The opera would need significant revisions before the premiere, but the Portland performance gave Sonenberg the opportunity to see the opera as a whole, with singers, chorus, and orchestra. “Just to hear it performed from start to finish,” Sonenberg noted, “and to suddenly get this influx of feedback and responses to the story, to the character development—I took a lot of notes on people’s responses to the opera. There would be no revision process if that hadn’t happened.”
As part of the Pittsburgh Opera’s promotion, they held free community events, partnering with the Josh Gibson Foundation to hold discussions about Gibson and baseball’s Negro League in relation to the opera. By all accounts, the premiere was a success, selling out Pittsburgh’s Benedum Center for the Arts, featuring Alfred Walker as Gibson, Jacqueline Echols as his wife Helen, and Denyce Graves as Gibson’s girlfriend Grace. A new production is scheduled next year in Detroit with the Michigan Opera Theatre.

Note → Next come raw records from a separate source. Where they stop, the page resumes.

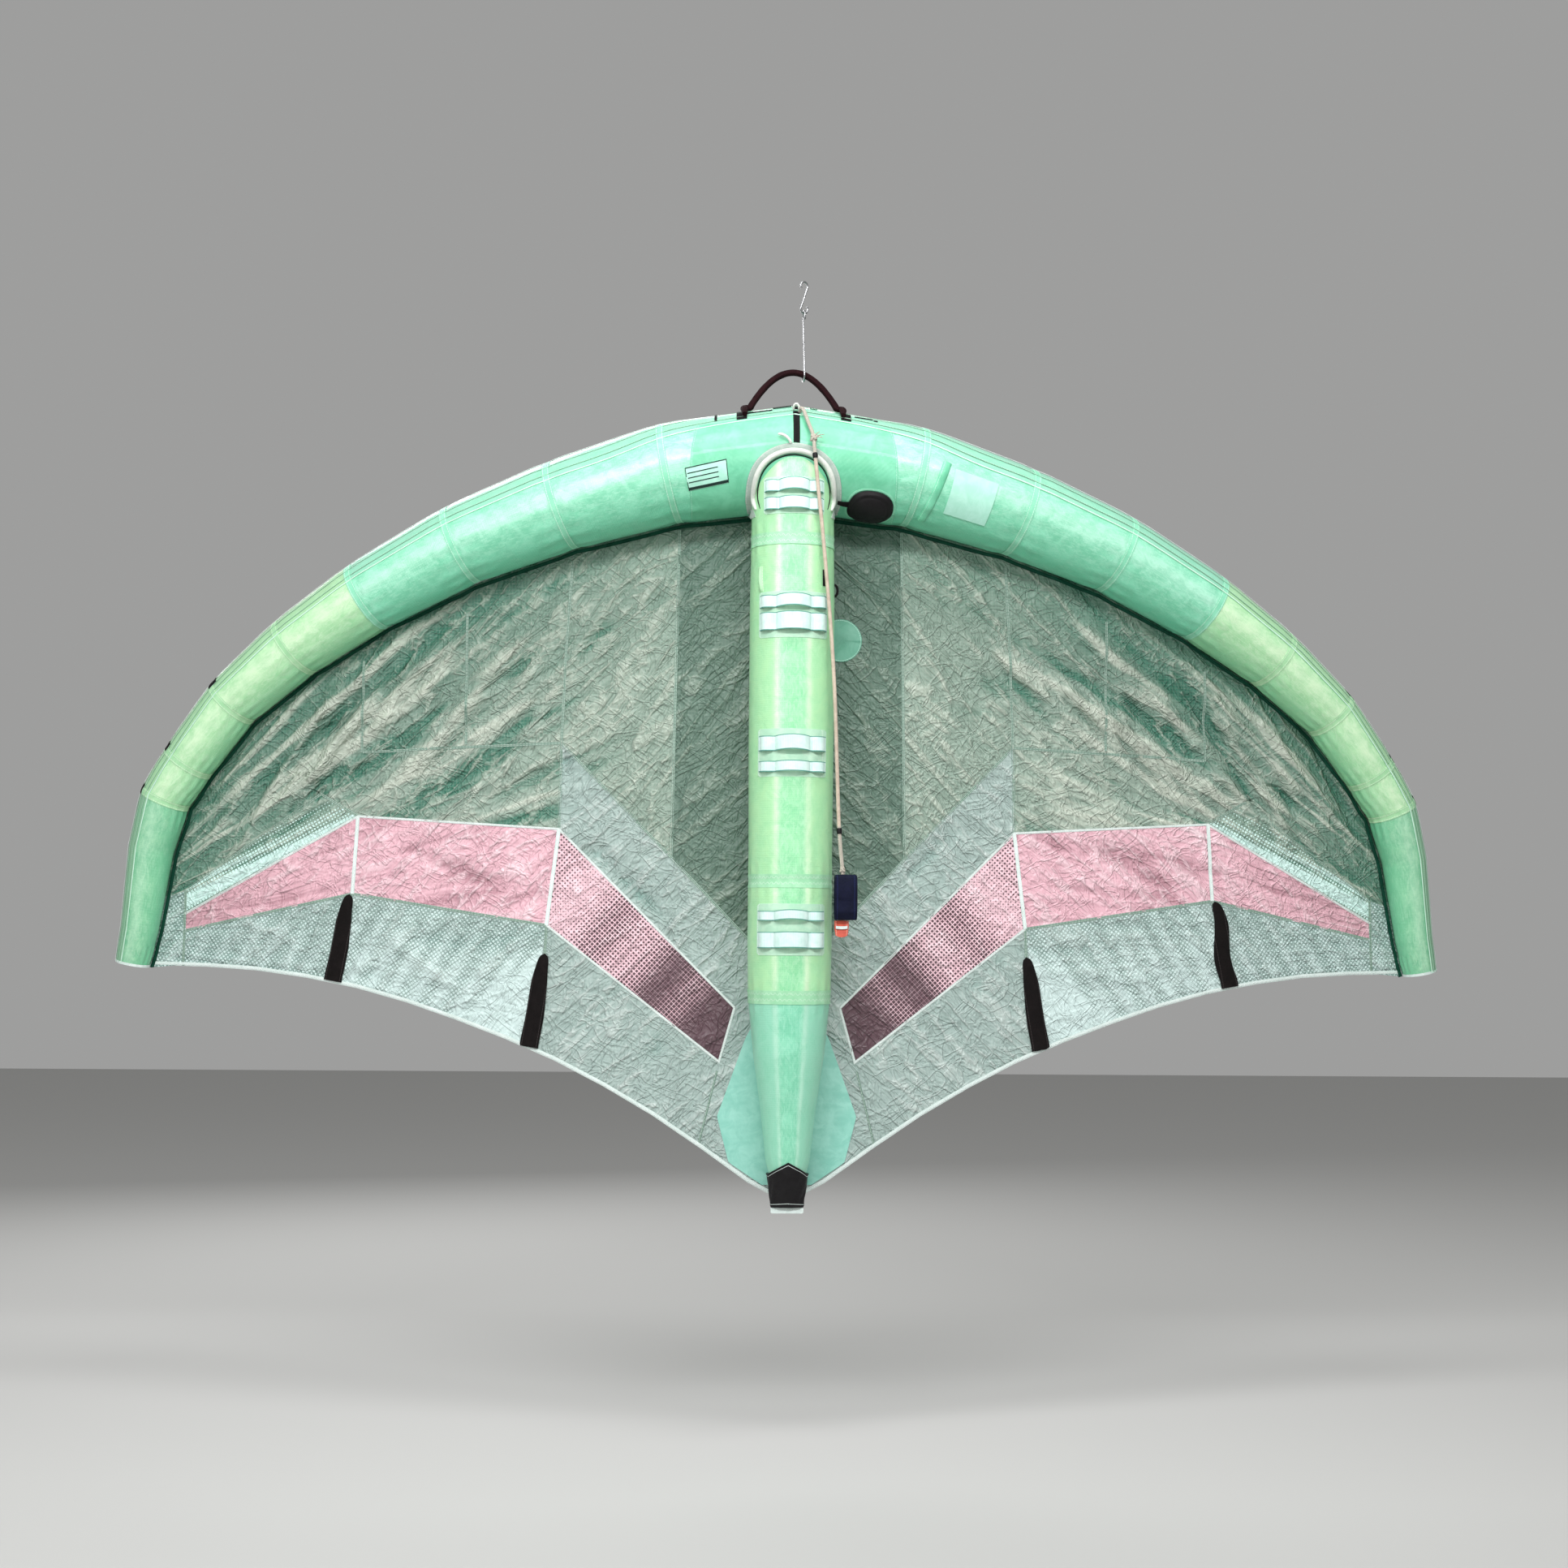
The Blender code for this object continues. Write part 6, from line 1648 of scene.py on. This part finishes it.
def addHandle():
    at = handle["half"] / joints[1].x
    foot = [onTube(at, turn, handle["footRadius"] + handle["footClear"]) for turn in handle["footTurns"]]
    points = [Vector((2.0 * wingX - p.x, p.y, p.z)) for p in foot]
    for i in range(1, handle["arch"]):
        turn = math.pi * (1.0 - i / handle["arch"])
        rise = math.sin(turn) ** 2
        points.append(Vector((wingX + handle["half"] * math.cos(turn), mix(foot[-1].y, 0.0, rise),
                              mix(handle["shoulder"], handle["top"], rise))))
    path, _ = smoothPath(points + foot[::-1], handle["spacing"])

    def radiusAt(t):
        near = smoothStep(0.0, handle["footShare"], min(t, 1.0 - t))
        crumple = 1.0 + handle["crumple"] * math.sin(70.0 * t) * math.sin(23.0 * t + 1.0)
        return mix(handle["footRadius"], handle["radius"], near) * crumple
    grip = tubeAlong("nose_handleFine", path, radiusAt, 24, handle["flat"])
    finish(grip, "handleCloth", "handle_maroon", "nose_handle")


addHandle()


# Hooks: a round wire spun round each loop, with a slanted shank between
hooks = {
    "hook_upper": {"insideTop": 0.0, "insideLow": -0.0635, "loop": 0.0100, "turn": 40.0},
    "hook_lower": {"insideTop": -0.0632, "insideLow": -0.2115, "loop": 0.0130, "turn": 96.0},
    "wire": 0.00225, "open": 215.0, "steps": 28,
}


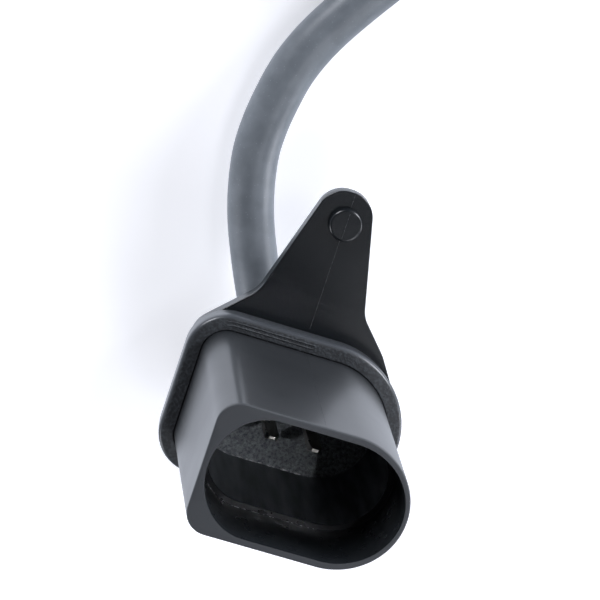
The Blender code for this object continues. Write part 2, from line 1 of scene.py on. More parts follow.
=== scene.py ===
# %% [markdown]
# # Two-pin connector of a brake pad wear sensor
# The sensor tells a car when a brake pad is worn through. This end of it is a D-shaped
# socket with two flat contacts, a rubber seal round its foot and a fixing ear with a peg.
# The lead leaves the back cover sideways, and its far end carries the sensing head.
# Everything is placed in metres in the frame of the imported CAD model, so the first step
# loads that model.

# %% Load the frame
from math import asin, cos, degrees, pi, radians, sin, tan

import bmesh
import bpy
import numpy as np
from mathutils import Matrix, Vector


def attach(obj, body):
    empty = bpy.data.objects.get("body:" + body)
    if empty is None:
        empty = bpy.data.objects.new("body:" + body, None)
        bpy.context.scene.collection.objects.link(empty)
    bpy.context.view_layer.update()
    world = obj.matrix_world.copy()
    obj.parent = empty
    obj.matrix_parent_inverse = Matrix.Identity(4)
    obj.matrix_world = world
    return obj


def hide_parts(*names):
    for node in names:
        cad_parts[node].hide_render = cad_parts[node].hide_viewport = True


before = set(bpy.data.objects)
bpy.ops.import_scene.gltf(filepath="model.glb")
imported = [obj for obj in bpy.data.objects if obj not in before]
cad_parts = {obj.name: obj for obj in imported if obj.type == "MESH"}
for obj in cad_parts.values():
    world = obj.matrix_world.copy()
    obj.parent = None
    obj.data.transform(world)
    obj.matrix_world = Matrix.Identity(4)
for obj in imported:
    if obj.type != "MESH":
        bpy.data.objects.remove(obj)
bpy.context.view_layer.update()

MM = 0.001

# %% [markdown]
# ## Small helpers
# Sizes are written in millimetres and turned to metres in one place. Colours are written
# as sRGB hex codes, as a paint program shows them, and turned to the linear values that
# the renderer mixes. `add` puts one node in a tree, with its settings and its links, and
# with the stops of a colour ramp. Noise takes its scale from the size of a grain. Grains
# that are finer than 0.2 mm on the real surface wouldn't show in the render, so they are
# drawn coarser, at 0.2 mm or more.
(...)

The small investments from the National Endowment for the Arts and from the Maine Arts Commission had a large result: enriching the community of Portland with the presentation of a new operatic work, leading to a full-scale production in Pittsburgh, which enriched that community as well (and with a $1 million-plus production, supported by an NEA grant, it was also a boon to the local arts scene and economy). Just as important, their investments to the collaboration of American Opera Projects, the University of Southern Maine, and Portland Ovations led to a new work in the American opera canon that celebrates a significant chapter from African-American history—which enriches all of us.
“You have to be willing to make the commitment to the artist and the process,” said Petrin. “If you’re not willing to do that, then things like this don’t happen and the world misses out on great works.”